Use Valgrind, which is an extended memory error checker. It helps catch pointer errors, misuse of malloc and free, and more. Run valgrind on your compiled program like this: valgrind ./command_test. Valgrind will run your program and observe its execution to detect errors at run time. Running under Valgrind when developing is always a good idea to catch memory errors as early as possible.

Use GDB (the GNU DeBugger) to help debug your programs when you need more information than Valgrind provides. When debugging programs with pointers, pay special attention to the pointer values your program generates. Inspect them like other variables or use the address-of (&) and dereference (*) operators at the gdb prompt to help explore program state.

Refer to the GDB Reference Sheet when debugging in GDB.

Avoid using print-based debugging (e.g., printf) if at all possible. If you do use printf, remember that you need to explicitly include ending newline characters (unlike, for example, System.out.println in Java or print in Python). Be sure to disable all extraneous print commands in command.c in your final submitted version.

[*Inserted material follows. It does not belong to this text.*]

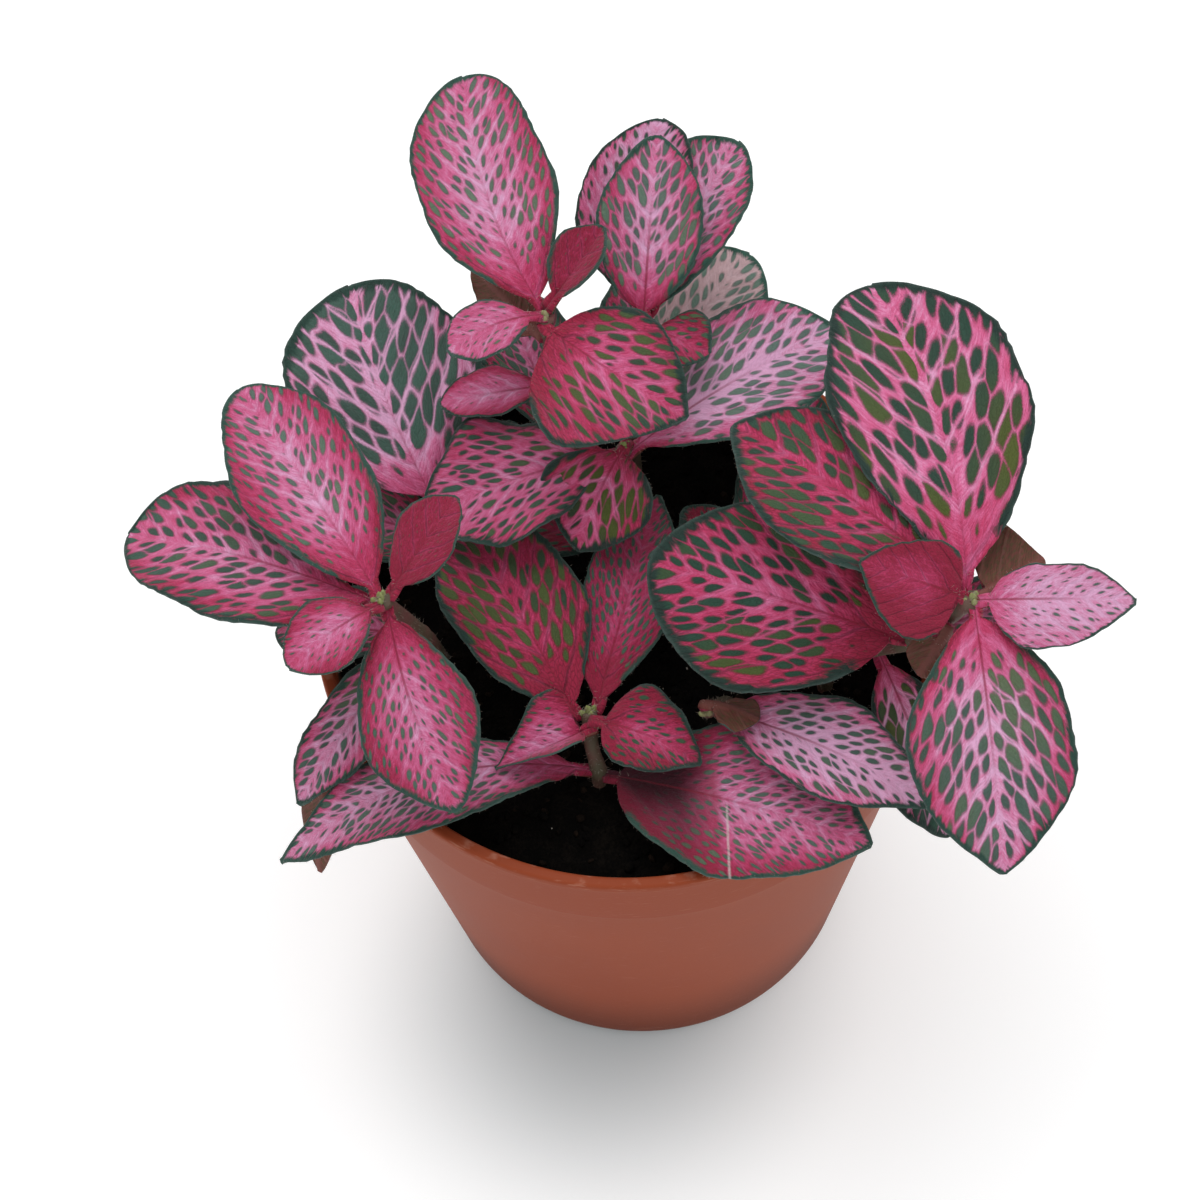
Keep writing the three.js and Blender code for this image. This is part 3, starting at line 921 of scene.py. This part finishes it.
def add_bud(basket, top, rng):
    """The growing point: a few tiny folded scales, pointed and hairy."""
    foot = np.array(top, float) - (0, 0, 1.0)
    for k in range(BUD_SCALES):
        turn = 2.4 * k + rng.uniform(-0.4, 0.4)
        lean = np.array((math.cos(turn), math.sin(turn), 0)) * (0.36 * k + 0.1)
        tip = foot + lean + (0, 0, 3.2 - 0.3 * k)
        curve = smooth_path([foot, (foot + tip) / 2 + lean * 0.35, tip], 10)
        radii = SCALE_RADIUS * np.sin(np.linspace(0.7, math.pi - 0.1, 10)) ** 0.8
        add_tube(basket, curve, radii, BUD_SKIN, sides=9)
        add_hairs(basket, curve, radii, SCALE_HAIRS, rng)


print("leaf, stem and bud makers ready")

# %% [markdown]
# ## The nine leafy stems
# Each row below is one leaf, read from the photograph and set on its stem. First comes its
# place in millimetres, the same as in the solids: base, tip, width, and how it rolls, bows,
# sweeps and folds. The rest is how it looks: the cells' size, how long they are and how far
# they open (cell, long, spots), blush from crimson to lilac, the pale streak along the
# midrib and the midrib's own line (streak, rib), reddening towards the margin, hue of the
# green and how far sage veils it, a greyed pink (pale), the width of the dark rim, how
# ruffled the margin is, and where one leaf is creased. Leaves whose name starts with X fill
# the far side, which the photograph doesn't show.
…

C Function Declarations and Header Files

In C, a function is allowed to be used only after (that is, later in the file than) its declaration. This differs from Java, which allows you to refer to later methods. When declaring helper functions, you can do one of a few things to deal with this:

  1. Just declare your helper function before the functions that use it.
  2. Write a function header earlier in the file, then the actual definition later in the file. The function header just describes the name and type of the function, much like an interface method in Java. For example:
            // A function header declares that such a function exists,
            // and will be implemented elsewhere.
            int helper(int x, int y);
    
            // Parameter names are optional in headers.
            int helper2(char*);
    
            void needsHelp() {
                // OK, because header precedes this point in file.
                helper(7, 8);
                helper2("hello");
            }
    
            int helper(int x, int y) {
                return x + y;
            }
    
            int helper2(char* str) {
                return 7;
            }
  3. If the functions would likely get used elsewhere, then put the header in a header file, which is a file ending in '.h' that contains only function headers (for related functions) and data type declarations. For example, if you added another general function (not just a helper function) for manipulating commands, it would be best to place a function header for it with the other function headers in command.h so that users of your command library can call it.

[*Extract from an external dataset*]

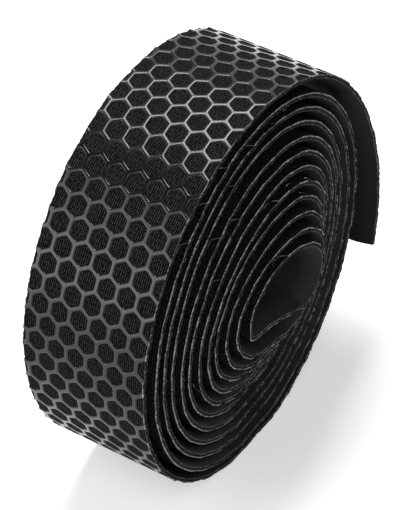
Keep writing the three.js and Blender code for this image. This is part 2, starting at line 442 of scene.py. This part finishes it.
def back_section():
    """The section's rows from the front rim round the back: across, height, step and material."""
    rows = [(-HALF_WIDTH, height, EDGE_STEP, EDGE) for height in EDGE_HEIGHTS]
    rows.append((-LIP, -EDGE_THICKNESS, EDGE_STEP, EDGE))
    inner = HALF_WIDTH - BEVEL_WIDTH
    for share in BEVEL_SHARES:
        slope = math.sin(min(share, 1) * math.pi / 2)
        drop = EDGE_THICKNESS + (TAPE_THICKNESS - EDGE_THICKNESS) * slope
        rows.append((-LIP + (LIP - inner) * share, -drop, BACK_STEP, BACK))
    mirrored = [(-across, height, step, EDGE if -across >= LIP else BACK)
                for across, height, step, _ in reversed(rows)]
    return rows + mirrored


# Sockets of a colour Mix node
MIX_A, MIX_B, MIX_RESULT = 6, 7, 2

# Tones are linear, dark before light
WHITE = (1, 1, 1, 1)
RIB_DARK = (0.004, 0.004, 0.005, 1)
RIB_LIGHT = (0.009, 0.009, 0.010, 1)
OPEN_CELL_TONES = (0.001, 0.044)
# The pressed cells' darker tones are painted shade on the inner turns' cells
PRESSED_CELL_SHADE_TONES = (0.001, 0.03)
STITCH_GROOVE = (0.001, 0.001, 0.001, 1)
# The back's tones by turn: lighter on the inner turns is painted light, darker on the outer turn
# and loose end is painted shade
INNER_BACK_PAINTED_LIGHT_TONES = (0.014, 0.03)
MIDDLE_BACK_TONES = (0.008, 0.018)
LOOSE_BACK_PAINTED_SHADE_TONES = (0.003, 0.009)
FABRIC_BLUE = 1.1

# The cut edge's tones from its outer side to its inner side, and where its tufts are worn off
EDGE_TONES = ((0.0, 0.75), (0.2, 0.55), (0.34, 0.015), (0.82, 0.02), (0.94, 0.3))
EDGE_TOP = 0.25
EDGE_BLUE = 1.04
EDGE_WORN = (0.012, 0.012, 0.013, 1)


def bluish(tone, blue):
    return (tone, tone, tone * blue, 1)


def node_maker(tree):
    """Gives a call that makes a shader node, sets its values and fills or links its inputs."""
    def make(kind, inputs=None, **values):
        node = tree.nodes.new(kind)
        for name, value in values.items():
            setattr(node, name, value)
        for name, value in (inputs or {}).items():
            if isinstance(value, bpy.types.NodeSocket):
                tree.links.new(value, node.inputs[name])
            else:
                node.inputs[name].default_value = value
        return node
    return make


def new_material(name):
    """A material, its node maker, and the strip's flat place, in millimetres, as a vector."""
    material = bpy.data.materials.new(name)
    material.use_nodes = True
    make = node_maker(material.node_tree)
    place = make("ShaderNodeAttribute", attribute_name="flat_place").outputs["Vector"]
    return material, make, place


def shader_of(material):
    return material.node_tree.nodes["Principled BSDF"]


def finish_material(material, colour, bump, roughness, specular):
    shader = shader_of(material)
    links = material.node_tree.links
    links.new(colour, shader.inputs["Base Color"])
    links.new(bump.outputs["Normal"], shader.inputs["Normal"])
    shader.inputs["Roughness"].default_value = roughness
    shader.inputs["Specular IOR Level"].default_value = specular
    return material


def rib_material():
    material, make, place = new_material("glossy_rib")
    grain = make("ShaderNodeTexNoise", {"Vector": place, "Scale": 6.0, "Detail": 3.0,
                                        "Roughness": 0.6})
    colour = make("ShaderNodeMix", {"Factor": grain.outputs["Fac"]}, data_type="RGBA")
    colour.inputs[MIX_A].default_value = RIB_DARK
    colour.inputs[MIX_B].default_value = RIB_LIGHT
    bump = make("ShaderNodeBump", {"Height": grain.outputs["Fac"], "Strength": 0.25,
                                   "Distance": 0.00006})
    return finish_material(material, colour.outputs[MIX_RESULT], bump, roughness=0.13, specular=0.5)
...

Header files are included (essentially programmatically copy-pasted) by the #include directive you often see at the tops of C source files.

Logistics

The project files have been added to your SVN directory for you -- to download them, simply do an update in your checked-out SVN directory.

Remember that you should be working on turing, not on your local machine. While it is possible that things work correctly on your local machine, if there are problems, I will not be able to effectively help you!

Before submitting, disable any diagnostic printing in command.c. Only command_print and command_show should print, as specified.

If working in a group, make sure both your names are in your command.c file. No need to submit two copies -- as long as one of you has submitted the final version to your SVN repository (and both names are on it), you will get credit for it.

Evaluation

Your project will be evaluated as follows:

Your library will be tested using a private suite of test inputs in addition to the test inputs provided with the starter code. You should extend command_test.c with your own large suite of test inputs and run under valgrind to help check that your code meets the specification and is free of memory safety violations. Your tests themselves will not be graded, but preparing and using them will help you ensure that your code is fully correct and efficient.

Acknowledgement

Thanks to Ben Wood for sharing the original version of this project!